* [Dataset extract]:
>> START
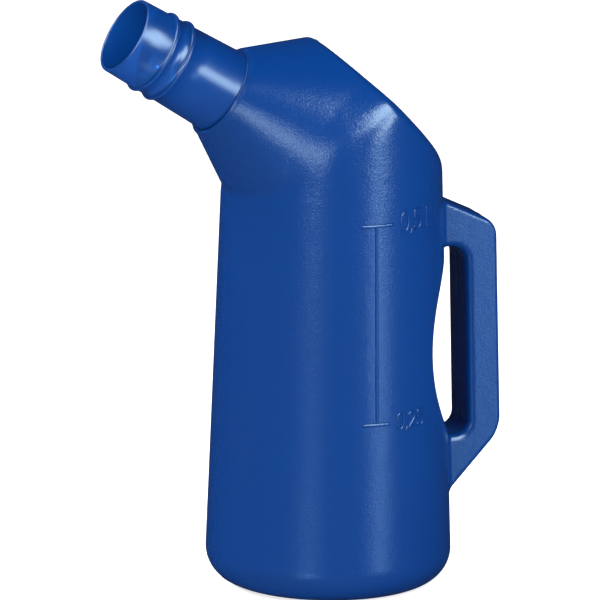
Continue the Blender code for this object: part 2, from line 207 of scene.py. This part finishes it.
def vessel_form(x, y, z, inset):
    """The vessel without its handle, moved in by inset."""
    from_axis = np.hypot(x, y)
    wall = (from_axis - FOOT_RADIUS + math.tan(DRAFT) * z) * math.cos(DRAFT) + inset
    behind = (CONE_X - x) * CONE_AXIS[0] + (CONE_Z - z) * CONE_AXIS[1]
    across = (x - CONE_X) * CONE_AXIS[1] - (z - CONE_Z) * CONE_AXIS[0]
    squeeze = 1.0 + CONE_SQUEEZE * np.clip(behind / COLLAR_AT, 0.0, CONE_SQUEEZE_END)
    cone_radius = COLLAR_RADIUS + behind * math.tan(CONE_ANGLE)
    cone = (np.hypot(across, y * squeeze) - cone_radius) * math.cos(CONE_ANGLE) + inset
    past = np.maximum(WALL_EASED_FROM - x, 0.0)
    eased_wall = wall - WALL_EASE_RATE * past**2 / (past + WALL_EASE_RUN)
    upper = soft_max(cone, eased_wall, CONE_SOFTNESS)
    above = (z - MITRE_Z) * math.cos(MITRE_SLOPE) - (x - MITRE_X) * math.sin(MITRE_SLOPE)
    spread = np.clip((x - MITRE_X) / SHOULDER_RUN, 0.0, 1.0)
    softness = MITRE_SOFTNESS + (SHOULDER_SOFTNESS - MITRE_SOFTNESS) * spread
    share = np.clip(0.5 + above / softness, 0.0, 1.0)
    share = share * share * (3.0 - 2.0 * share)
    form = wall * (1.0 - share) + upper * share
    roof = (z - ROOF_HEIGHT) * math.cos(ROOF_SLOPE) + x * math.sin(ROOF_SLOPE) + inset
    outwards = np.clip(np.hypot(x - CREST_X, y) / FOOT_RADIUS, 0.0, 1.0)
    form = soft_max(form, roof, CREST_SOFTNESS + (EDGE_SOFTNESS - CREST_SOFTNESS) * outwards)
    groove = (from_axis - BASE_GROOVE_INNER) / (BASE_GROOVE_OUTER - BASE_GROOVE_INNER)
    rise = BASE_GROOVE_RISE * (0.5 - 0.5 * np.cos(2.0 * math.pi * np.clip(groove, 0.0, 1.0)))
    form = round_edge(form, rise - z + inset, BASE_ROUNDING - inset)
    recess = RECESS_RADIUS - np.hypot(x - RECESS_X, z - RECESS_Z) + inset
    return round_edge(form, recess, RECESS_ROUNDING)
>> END
Extract the complete listing verbatim.

* [Output]:
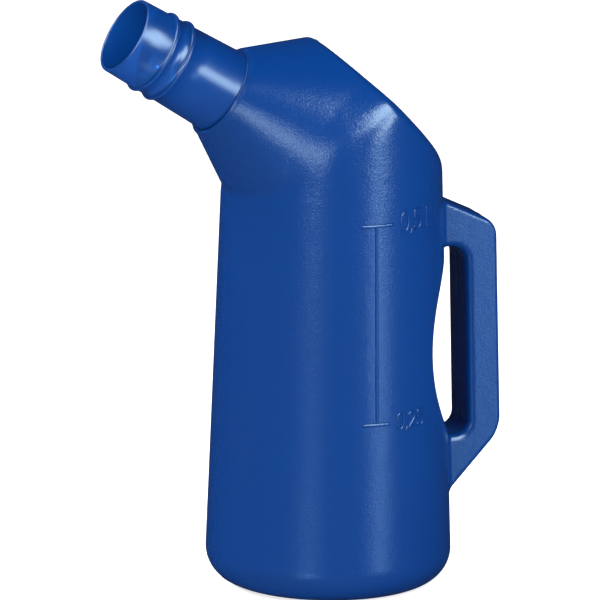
Continue the Blender code for this object: part 2, from line 207 of scene.py. This part finishes it.
def vessel_form(x, y, z, inset):
    """The vessel without its handle, moved in by inset."""
    from_axis = np.hypot(x, y)
    wall = (from_axis - FOOT_RADIUS + math.tan(DRAFT) * z) * math.cos(DRAFT) + inset
    behind = (CONE_X - x) * CONE_AXIS[0] + (CONE_Z - z) * CONE_AXIS[1]
    across = (x - CONE_X) * CONE_AXIS[1] - (z - CONE_Z) * CONE_AXIS[0]
    squeeze = 1.0 + CONE_SQUEEZE * np.clip(behind / COLLAR_AT, 0.0, CONE_SQUEEZE_END)
    cone_radius = COLLAR_RADIUS + behind * math.tan(CONE_ANGLE)
    cone = (np.hypot(across, y * squeeze) - cone_radius) * math.cos(CONE_ANGLE) + inset
    past = np.maximum(WALL_EASED_FROM - x, 0.0)
    eased_wall = wall - WALL_EASE_RATE * past**2 / (past + WALL_EASE_RUN)
    upper = soft_max(cone, eased_wall, CONE_SOFTNESS)
    above = (z - MITRE_Z) * math.cos(MITRE_SLOPE) - (x - MITRE_X) * math.sin(MITRE_SLOPE)
    spread = np.clip((x - MITRE_X) / SHOULDER_RUN, 0.0, 1.0)
    softness = MITRE_SOFTNESS + (SHOULDER_SOFTNESS - MITRE_SOFTNESS) * spread
    share = np.clip(0.5 + above / softness, 0.0, 1.0)
    share = share * share * (3.0 - 2.0 * share)
    form = wall * (1.0 - share) + upper * share
    roof = (z - ROOF_HEIGHT) * math.cos(ROOF_SLOPE) + x * math.sin(ROOF_SLOPE) + inset
    outwards = np.clip(np.hypot(x - CREST_X, y) / FOOT_RADIUS, 0.0, 1.0)
    form = soft_max(form, roof, CREST_SOFTNESS + (EDGE_SOFTNESS - CREST_SOFTNESS) * outwards)
    groove = (from_axis - BASE_GROOVE_INNER) / (BASE_GROOVE_OUTER - BASE_GROOVE_INNER)
    rise = BASE_GROOVE_RISE * (0.5 - 0.5 * np.cos(2.0 * math.pi * np.clip(groove, 0.0, 1.0)))
    form = round_edge(form, rise - z + inset, BASE_ROUNDING - inset)
    recess = RECESS_RADIUS - np.hypot(x - RECESS_X, z - RECESS_Z) + inset
    return round_edge(form, recess, RECESS_ROUNDING)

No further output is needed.